Афет наклоняется, сопя. У него из носа течет.

– Не может быть лесов, господин директор. Там лед. Тысячи лет лед. Миллионы. Глыбы синие, смерть одна.

– А Пири нарисовал землю, – Халил начинает иронично, по-стариковски хихикать, переходя в кашель. – Видишь? Очертания. Мыс Горн, а дальше – материк. Чистый, как задница младенца. Без единой ледышки. Как он видел его сквозь версты льда, а? В шестнадцатом-то веке?

В комнату заваливается какой-то немецкий географ в пенсне, которое держится на честном слове. Он спотыкается о ведро, ругается по-своему. Увидев карту, он замирает. Лицо его становится серым, как турецкое небо в ноябре.

– Das ist... это невозможно, – лепечет немец. – Это береговая линия королевы Мод. Съемка без ледяного щита. Но лед там лежит миллион лет. Откуда у адмирала эти данные? У него что, были боги в помощниках? Или он сам – из тех, кто до льда жил?

Немец начинает мелко дрожать. Он трогает кожу карты, словно надеется, что она растает. В коридоре в это время кто-то начинает бить медным тазом о стену. Грохот стоит невыносимый.

– Ты, немец, не трясись, – Халил вытирает руки о халат. – У нас тут прогресс. Республика. А ты мне про богов. Просто адмирал Пири Рейс был человеком внимательным. Или мир наш – это просто куча мусора, которую кто-то перепутал при уборке.

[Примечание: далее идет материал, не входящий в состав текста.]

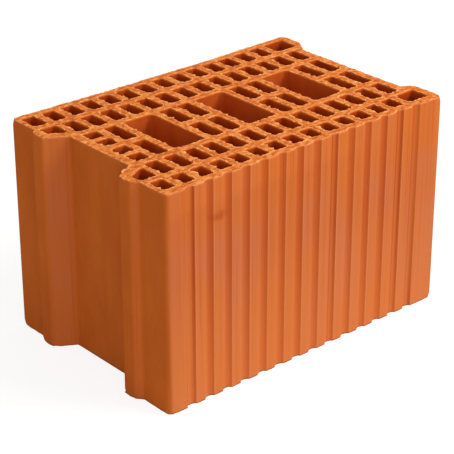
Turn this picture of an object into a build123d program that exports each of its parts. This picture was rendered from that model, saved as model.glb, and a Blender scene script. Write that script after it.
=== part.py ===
from build123d import *
import math
import os

# A hollow fired-clay block, drawn through a die and cut square with a wire.
# Every wall runs straight from the bottom bed face to the top one, so one plan is extruded once.
# Millimetres. The origin is the centre of the bottom face's box, +Z is up along the holes,
# -X is the end with the two tongues, +X the end with the two lugs, -Y the grooved long face.

# Overall sizes. The length is the coursing length, from the flats at the tongue end to the lugs.
length = 375.0
width = 250.0
height = 238.0

# Walls and webs
back_wall = 8.0
front_wall = 8.0
flat_wall = 6.0
pocket_wall = 10.0
recess_wall = 10.0
lug_wall = 10.5
tongue_wall = 10.5
flank_wall = 11.0
tongue_web = 6.5
cross_web = 8.4
row_web = 8.4

# Holes: fifteen columns along the length, three rows each side of the middle web
columns = 15
middle_row_share = 0.159
inner_row_share = 0.207
cell_corner = 3.0
grip_corner = 5.0
grip_columns = (4, 8, 12)
split_cell_web = 5.5

# Grooves that key the plaster on the front face
groove_mouth = 12.0
groove_depth = 3.5

# Tongues at the -X end, with a pocket between them
tongue_reach = 7.0
tongue_tip = 17.0
tongue_step = 5.5
pocket_depth = 17.0
tongue_corner = 3.5
pocket_corner = 4.0

# Lugs at the +X end, which take the next block's tongues between them; the front one is the blunter
joint_gap = 6.2
lug_foot = 2.7
back_lug_slope = 19.0
front_lug_slope = 8.5
lug_corner = 7.0
recess_corner = 3.0

block_corner = 5.0

# Stations along X
tip_x = -(length + tongue_reach) / 2
flat_x = tip_x + tongue_reach
pocket_x = flat_x + pocket_depth
lug_x = flat_x + length
recess_x = lug_x - tongue_reach - joint_gap

# Column sizes: the walls and webs are fixed and the cells share what is left
first_cell_x = flat_x + flat_wall
last_cell_x = recess_x - recess_wall
cell_length = (last_cell_x - first_cell_x - (columns - 1) * cross_web) / columns
column_pitch = cell_length + cross_web

# Stations along Y, mirrored on each side of the middle web
clear_depth = width - back_wall - front_wall - groove_depth - 5 * row_web
inner_row = inner_row_share * clear_depth
middle_row = middle_row_share * clear_depth
inner_near = row_web / 2
inner_far = inner_near + inner_row
middle_near = inner_far + row_web
middle_far = middle_near + middle_row
outer_near = middle_far + row_web
back_far = width / 2 - back_wall
front_far = width / 2 - front_wall - groove_depth
pocket_y = inner_far + row_web / 2
tongue_root_y = middle_far + row_web / 4
tip_far_y = tongue_root_y - tongue_step
tip_near_y = tip_far_y - tongue_tip
lug_root_y = tip_far_y - lug_foot


def column_start(column):
    """The X of a column's wall towards the tongues; columns count from 0 at the tongue end."""
    return first_cell_x + column * column_pitch


def hole(x_low, x_high, y_low, y_high, corner):
    """One rectangular hole with rounded corners, between two stations along X and two along Y."""
    outline = RectangleRounded(x_high - x_low, y_high - y_low, corner)
    return Pos((x_low + x_high) / 2, (y_low + y_high) / 2) * outline


def half_outline(lug_slope):
    """Half of the outline from the pocket round to the recess, each point with its corner radius."""
    return [
        (pocket_x, pocket_y, pocket_corner),
        (tip_x, tip_near_y, tongue_corner),
        (tip_x, tip_far_y, tongue_corner),
        (flat_x, tongue_root_y, tongue_corner),
        (flat_x, width / 2, block_corner),
        (lug_x, width / 2, block_corner),
        (lug_x, lug_root_y + lug_slope, lug_corner),
        (recess_x, lug_root_y, recess_corner),
    ]


def block_outline():
    """The outside of the block: corner flats, two tongues and their pocket, two lugs and their recess."""
    front_half = [(x, -y, radius) for x, y, radius in reversed(half_outline(front_lug_slope))]
    corners = half_outline(back_lug_slope) + front_half
    line = FilletPolyline(
        *[(x, y) for x, y, radius in corners],
        radius=[radius for x, y, radius in corners],
        close=True,
    )
    return make_face(line)


def tongue_hole(side):
    """The four-sided hole in a tongue, one wall in from the tip and another in from the slanted flank."""
    run_x = pocket_x - tip_x
    run_y = tip_near_y - pocket_y
    flank = math.hypot(run_x, run_y)
    low_x = tip_x + tongue_wall
    high_x = column_start(1) - tongue_web

    def flank_y(x):
        """The Y of the line one wall inside the flank, at a station along X."""
        return tip_near_y - (x - tip_x) * run_y / run_x + flank_wall * flank / run_x

    points = [
        (low_x, flank_y(low_x)),
        (low_x, middle_far),
        (high_x, middle_far),
        (high_x, flank_y(high_x)),
    ]
    if side < 0:
        points = [(x, -y) for x, y in reversed(points)]
    line = FilletPolyline(*points, radius=cell_corner, close=True)
    return make_face(line)


def cell_rows(side):
    """The near and far Y of the three rows on one side of the middle web, outermost first."""
    outer_far = back_far if side > 0 else front_far
    rows = [(outer_near, outer_far), (middle_near, middle_far), (inner_near, inner_far)]
    return [tuple(sorted((side * near, side * far))) for near, far in rows]


def cells():
    """Every hole apart from the three grip holes."""
    holes = []
    for side in (1, -1):
        outer, middle, inner = cell_rows(side)
        for column in range(columns):
            x_low = column_start(column)
            x_high = x_low + cell_length
            last = column == columns - 1
            outer_end = lug_x - lug_wall if last else x_high
            holes.append(hole(x_low, outer_end, *outer, cell_corner))
            if column == 0:
                holes.append(tongue_hole(side))
                continue
            holes.append(hole(x_low, x_high, *middle, cell_corner))
            if column == 1:
                holes += split_cells(side, x_high)
            elif column + 1 not in grip_pairs():
                holes.append(hole(x_low, x_high, *inner, cell_corner))
    return holes


def grip_pairs():
    """The numbers of the columns, counted from 1, that the grip holes take two at a time."""
    return [start + step for start in grip_columns for step in (0, 1)]


def split_cells(side, x_high):
    """Behind the pocket the inner row is cut by one more web into two small holes."""
    x_low = pocket_x + pocket_wall
    half_row = (inner_row - split_cell_web) / 2
    small = []
    for near in (inner_near, inner_far - half_row):
        y_low, y_high = sorted((side * near, side * (near + half_row)))
        small.append(hole(x_low, x_high, y_low, y_high, cell_corner))
    return small


def grip_holes():
    """Three large holes across both inner rows, where a hand lifts the block."""
    holes = []
    for start in grip_columns:
        x_low = column_start(start - 1)
        x_high = column_start(start) + cell_length
        holes.append(hole(x_low, x_high, -inner_far, inner_far, grip_corner))
    return holes


def plaster_grooves():
    """Round-bottomed grooves down the front face, one on the line of each cross web."""
    radius = ((groove_mouth / 2) ** 2 + groove_depth**2) / (2 * groove_depth)
    centre_y = -width / 2 - (radius - groove_depth)
    grooves = []
    for column in range(1, columns):
        web_x = column_start(column) - cross_web / 2
        grooves.append(Pos(web_x, centre_y) * Circle(radius))
    return grooves


plan = block_outline() - (cells() + grip_holes() + plaster_grooves())
clay_block = extrude(plan, amount=height)

os.makedirs("parts", exist_ok=True)
export_step(clay_block, "parts/clay_block.step")
print("holes", len(cells()) + len(grip_holes()))
print("cell length", round(cell_length, 2), "column pitch", round(column_pitch, 2))
print("volume in litres", round(clay_block.volume / 1e6, 3))
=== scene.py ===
"""A hollow extruded clay block, wire-cut and fired, standing on a pale studio floor.

The block is one piece of clay, so it is one mesh: the plan's outlines carried down through a few
levels as walls, and the two cut beds laid between the same outlines. Everything is in metres, +Z up
along the holes, with the origin in the middle of the bottom bed.
"""

import math

import bpy
import numpy as np
from mathutils import Matrix, Vector
from mathutils.geometry import delaunay_2d_cdt


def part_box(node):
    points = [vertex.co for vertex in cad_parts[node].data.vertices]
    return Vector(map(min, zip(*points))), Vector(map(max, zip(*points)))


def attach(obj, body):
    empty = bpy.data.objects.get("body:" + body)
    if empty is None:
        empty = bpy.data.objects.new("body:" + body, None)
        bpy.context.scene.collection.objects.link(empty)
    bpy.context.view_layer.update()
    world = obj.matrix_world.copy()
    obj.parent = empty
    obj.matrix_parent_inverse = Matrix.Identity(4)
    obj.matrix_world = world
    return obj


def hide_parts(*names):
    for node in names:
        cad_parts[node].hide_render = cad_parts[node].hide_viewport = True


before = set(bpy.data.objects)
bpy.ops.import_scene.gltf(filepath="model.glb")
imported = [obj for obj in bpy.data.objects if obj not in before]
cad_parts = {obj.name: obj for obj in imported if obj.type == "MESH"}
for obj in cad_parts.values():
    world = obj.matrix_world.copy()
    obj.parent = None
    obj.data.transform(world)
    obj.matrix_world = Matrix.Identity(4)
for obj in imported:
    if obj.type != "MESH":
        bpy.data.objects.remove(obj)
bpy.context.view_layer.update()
block_low, block_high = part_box("clay_block")

MM = 0.001

# Plan of the block: the overall box comes from the frame, walls and webs are the die's own sizes
back_wall = 8.0 * MM
front_wall = 8.0 * MM
flat_wall = 6.0 * MM
pocket_wall = 10.0 * MM
recess_wall = 10.0 * MM
lug_wall = 10.5 * MM
tongue_wall = 10.5 * MM
flank_wall = 11.0 * MM
tongue_web = 6.5 * MM
cross_web = 8.4 * MM
row_web = 8.4 * MM
columns = 15
middle_row_share = 0.159
inner_row_share = 0.207
cell_corner = 3.0 * MM
grip_corner = 5.0 * MM
grip_columns = (4, 8, 12)
split_cell_web = 5.5 * MM
groove_mouth = 12.0 * MM
groove_depth = 3.5 * MM
groove_past_web = 2.8 * MM
tongue_reach = 7.0 * MM
tongue_tip = 17.0 * MM
tongue_step = 5.5 * MM
tongue_corner = 3.5 * MM
pocket_depth = 17.0 * MM
pocket_corner = 4.0 * MM
joint_gap = 6.2 * MM
lug_foot = 2.7 * MM
back_lug_slope = 19.0 * MM
front_lug_slope = 8.5 * MM
lug_corner = 7.0 * MM
recess_corner = 3.0 * MM
block_corner = 5.0 * MM

# Stations worked out from those sizes
half_width = block_high.y
top_z = block_high.z
bottom_z = block_low.z
tip_x = block_low.x
lug_x = block_high.x
flat_x = tip_x + tongue_reach
pocket_x = flat_x + pocket_depth
recess_x = lug_x - tongue_reach - joint_gap
first_cell_x = flat_x + flat_wall
last_cell_x = recess_x - recess_wall
cell_length = (last_cell_x - first_cell_x - (columns - 1) * cross_web) / columns
column_pitch = cell_length + cross_web
clear_depth = 2 * half_width - back_wall - front_wall - groove_depth - 5 * row_web
inner_near = row_web / 2
inner_far = inner_near + inner_row_share * clear_depth
middle_near = inner_far + row_web
middle_far = middle_near + middle_row_share * clear_depth
outer_near = middle_far + row_web
back_far = half_width - back_wall
front_far = half_width - front_wall - groove_depth
pocket_y = inner_far + row_web / 2
tongue_root_y = middle_far + row_web / 4
tip_far_y = tongue_root_y - tongue_step
tip_near_y = tip_far_y - tongue_tip
lug_root_y = tip_far_y - lug_foot

# How finely the clay is laid out
outline_spacing = 1.4 * MM
top_spacing = 1.5 * MM
bottom_spacing = 2.8 * MM
arc_step = math.radians(20)
wall_depths = np.array([0.0, 0.7, 2.0, 6.0]) * MM

# What extruding, cutting and firing leave on the clay
bow = 5.0 * MM
front_bow_share = 0.25
bow_fade_share = 0.25
back_narrowing = 2.6 * MM
lug_end_narrowing = 1.3 * MM
drift = 0.5 * MM
drift_size = 70.0 * MM
arris_round = 0.45 * MM
burr_reach = 1.8 * MM
burr_thickness = 1.4 * MM
burr_length = 5.0 * MM
fray_length = 1.7 * MM
flake_length = 3.8 * MM
lip_height = 0.5 * MM
lip_width = 1.1 * MM
rim_width = 2.0 * MM
arris_width = 0.8 * MM
foot_height = 1.2 * MM
wire_way = np.array([1.0, 0.0])
bed_relief = 0.32 * MM
tear_size = 2.6 * MM
crumb_size = 1.7 * MM
dip_size = 8.0 * MM
hole_smear = 1.0
split_hole_smear = 1.7
skin_smear = 0.3
torn_smear = 3.2
torn_place = np.array([-0.180, -0.057])
torn_size = 11.0 * MM
corner_wear = 1.5 * MM
corner_size = 7.0 * MM
corner_depth = 3.0 * MM
lined_grooves = (1, 9, 13)
seam_columns = (4, 9)
seam_depth = 0.7 * MM
seam_half_width = 0.5 * MM
seam_margin = 2.0 * MM
seam_patch = 14.0 * MM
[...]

Он сворачивает карту в трубочку и бьет ею немца по плечу, как пыльным веником.

– Забирай. Опиши. Только не забудь упомянуть, что в Топкапы крысы сожрали половину Атлантики. И Антарктиду твою без льда тоже надкусили.

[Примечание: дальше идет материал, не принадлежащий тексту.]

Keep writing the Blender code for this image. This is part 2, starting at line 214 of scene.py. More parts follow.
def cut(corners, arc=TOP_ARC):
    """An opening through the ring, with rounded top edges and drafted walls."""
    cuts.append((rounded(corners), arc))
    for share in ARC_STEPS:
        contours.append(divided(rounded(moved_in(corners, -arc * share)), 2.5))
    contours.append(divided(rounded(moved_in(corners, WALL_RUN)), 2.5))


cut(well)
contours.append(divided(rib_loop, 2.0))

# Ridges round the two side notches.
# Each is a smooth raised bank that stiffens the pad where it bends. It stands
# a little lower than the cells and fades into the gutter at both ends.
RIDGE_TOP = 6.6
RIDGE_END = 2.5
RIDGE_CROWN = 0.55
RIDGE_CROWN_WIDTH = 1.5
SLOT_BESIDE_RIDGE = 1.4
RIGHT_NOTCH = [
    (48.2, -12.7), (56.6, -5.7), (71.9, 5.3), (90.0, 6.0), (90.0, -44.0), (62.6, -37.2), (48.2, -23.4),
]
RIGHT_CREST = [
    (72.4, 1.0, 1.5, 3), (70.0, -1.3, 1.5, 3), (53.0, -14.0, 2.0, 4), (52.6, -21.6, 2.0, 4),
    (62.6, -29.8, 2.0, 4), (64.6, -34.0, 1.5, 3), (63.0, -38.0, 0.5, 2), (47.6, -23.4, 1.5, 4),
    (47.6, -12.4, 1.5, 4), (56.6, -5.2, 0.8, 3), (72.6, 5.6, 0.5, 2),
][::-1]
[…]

Халил выходит в коридор, толкаясь плечами. Мимо несут огромную рыбину, завернутую в газету. Рыба смотрит на Халила мутным глазом, точно так же, как смотрел адмирал Пири Рейс на свои берега, которых не должно было быть. В воздухе пахнет гарью и безнадежностью. История – это просто грязная тряпка, которой вытерли стол после обеда.

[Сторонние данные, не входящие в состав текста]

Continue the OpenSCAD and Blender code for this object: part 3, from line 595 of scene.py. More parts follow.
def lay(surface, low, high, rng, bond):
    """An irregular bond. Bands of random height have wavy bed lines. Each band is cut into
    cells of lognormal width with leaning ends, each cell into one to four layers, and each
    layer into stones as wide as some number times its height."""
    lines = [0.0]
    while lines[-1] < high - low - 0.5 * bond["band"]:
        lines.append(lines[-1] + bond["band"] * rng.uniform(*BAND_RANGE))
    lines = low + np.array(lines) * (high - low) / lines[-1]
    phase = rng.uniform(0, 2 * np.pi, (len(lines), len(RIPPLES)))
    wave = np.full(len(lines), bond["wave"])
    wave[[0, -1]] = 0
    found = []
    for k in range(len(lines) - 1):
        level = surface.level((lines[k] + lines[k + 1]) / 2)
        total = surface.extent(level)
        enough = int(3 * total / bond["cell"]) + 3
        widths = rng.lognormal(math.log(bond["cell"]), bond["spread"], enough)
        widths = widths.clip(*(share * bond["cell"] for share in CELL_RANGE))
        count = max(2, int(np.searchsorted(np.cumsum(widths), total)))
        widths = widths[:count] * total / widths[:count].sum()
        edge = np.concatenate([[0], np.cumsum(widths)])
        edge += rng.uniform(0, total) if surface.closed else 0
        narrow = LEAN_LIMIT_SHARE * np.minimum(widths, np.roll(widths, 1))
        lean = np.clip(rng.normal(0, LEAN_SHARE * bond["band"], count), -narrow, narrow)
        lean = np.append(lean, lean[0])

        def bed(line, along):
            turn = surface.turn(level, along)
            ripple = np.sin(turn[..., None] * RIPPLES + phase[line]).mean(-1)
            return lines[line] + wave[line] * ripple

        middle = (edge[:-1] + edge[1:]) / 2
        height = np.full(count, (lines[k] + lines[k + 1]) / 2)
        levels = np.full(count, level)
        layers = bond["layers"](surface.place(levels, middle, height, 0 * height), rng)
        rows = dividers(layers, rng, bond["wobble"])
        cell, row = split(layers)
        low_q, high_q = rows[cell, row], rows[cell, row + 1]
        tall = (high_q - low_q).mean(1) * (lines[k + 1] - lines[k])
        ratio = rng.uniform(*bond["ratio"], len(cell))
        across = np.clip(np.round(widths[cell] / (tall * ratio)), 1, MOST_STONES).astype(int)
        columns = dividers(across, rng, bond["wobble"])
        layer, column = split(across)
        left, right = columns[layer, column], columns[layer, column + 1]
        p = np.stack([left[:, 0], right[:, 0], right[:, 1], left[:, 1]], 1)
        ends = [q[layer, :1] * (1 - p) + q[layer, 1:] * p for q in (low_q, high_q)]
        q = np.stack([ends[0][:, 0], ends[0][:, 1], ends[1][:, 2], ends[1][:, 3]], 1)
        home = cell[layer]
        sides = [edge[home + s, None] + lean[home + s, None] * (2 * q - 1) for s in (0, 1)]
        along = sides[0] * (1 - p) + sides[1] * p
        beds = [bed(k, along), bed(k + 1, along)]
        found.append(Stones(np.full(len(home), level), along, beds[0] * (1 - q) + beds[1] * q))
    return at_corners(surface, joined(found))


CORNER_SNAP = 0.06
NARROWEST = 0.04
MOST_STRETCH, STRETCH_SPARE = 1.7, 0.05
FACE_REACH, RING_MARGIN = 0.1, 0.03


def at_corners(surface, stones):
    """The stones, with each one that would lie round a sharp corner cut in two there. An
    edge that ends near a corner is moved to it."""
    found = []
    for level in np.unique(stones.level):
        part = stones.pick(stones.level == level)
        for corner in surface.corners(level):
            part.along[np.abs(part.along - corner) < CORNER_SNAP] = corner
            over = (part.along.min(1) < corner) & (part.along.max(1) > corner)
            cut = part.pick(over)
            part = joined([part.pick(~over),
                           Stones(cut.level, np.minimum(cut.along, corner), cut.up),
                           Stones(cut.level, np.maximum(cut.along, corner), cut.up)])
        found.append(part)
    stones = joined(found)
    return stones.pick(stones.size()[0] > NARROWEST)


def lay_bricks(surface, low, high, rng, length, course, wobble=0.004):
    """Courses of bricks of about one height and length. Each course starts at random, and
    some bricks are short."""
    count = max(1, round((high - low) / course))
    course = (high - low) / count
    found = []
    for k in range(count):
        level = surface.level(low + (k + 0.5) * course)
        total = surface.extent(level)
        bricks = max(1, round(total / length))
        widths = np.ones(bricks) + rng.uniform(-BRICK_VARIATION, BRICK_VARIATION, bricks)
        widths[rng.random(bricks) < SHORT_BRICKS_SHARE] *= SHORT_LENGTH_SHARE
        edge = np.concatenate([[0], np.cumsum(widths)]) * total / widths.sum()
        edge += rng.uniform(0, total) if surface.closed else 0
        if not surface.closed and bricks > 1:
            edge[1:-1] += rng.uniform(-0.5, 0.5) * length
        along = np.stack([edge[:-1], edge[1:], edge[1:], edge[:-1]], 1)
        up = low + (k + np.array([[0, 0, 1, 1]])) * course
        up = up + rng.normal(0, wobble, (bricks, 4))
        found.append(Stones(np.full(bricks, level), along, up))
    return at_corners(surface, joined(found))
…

«Черный вторник»: крах фондового рынка

29 октября 1929 г.

Момент, когда «американская мечта» разбилась вдребезги за один день, погрузив мир в Великую депрессию. Символ краха капиталистического рая.

Утро пахло прокисшей овсянкой, мокрым сукном и нечистотами. В коридорах биржи на Уолл-стрит стоял такой плотный туман из табачного перегара и человеческого испарения, что казалось, будто само время загустело и превратилось в серый кисель.

Артур, в помятом котелке, сползшем на потный лоб, продирался сквозь толпу. Чей-то локоть больно ткнул его в кадык, кто-то невидимый гулко и надсадно кашлял прямо в затылок, обдавая запахом гнилых зубов. Под ногами хлюпало – не то разлитый кофе, не то моча испуганного клерка. На полу вповалку валялись ленты телетайпа; они змеились, опутывали щиколотки, словно белесые черви, вылезшие из разверзшейся земли.

– Продаю… Господи, все продаю… – сипел старик с разбитым пенсне, вцепившись в пуговицу соседа. Сосед, тучный господин с остатками чернильной кляксы на щеке, мелко дрожал и пытался засунуть в рот сразу целую сигару, не снимая обертки.

В торговом зале стоял не гул, а утробный, животный рев. Это был звук лопающегося мяса. Бумаги, еще вчера значившие поместья в Хэмптоне и лакированные «Паккарды», теперь превратились в грязные ошметки. Какой-то юноша с лицом восковой куклы методично бился лбом о массивную колонну – бум, бум, бум. С каждым ударом по его подбородку стекала тонкая струйка сукровицы, пачкая белоснежный накрахмаленный воротничок.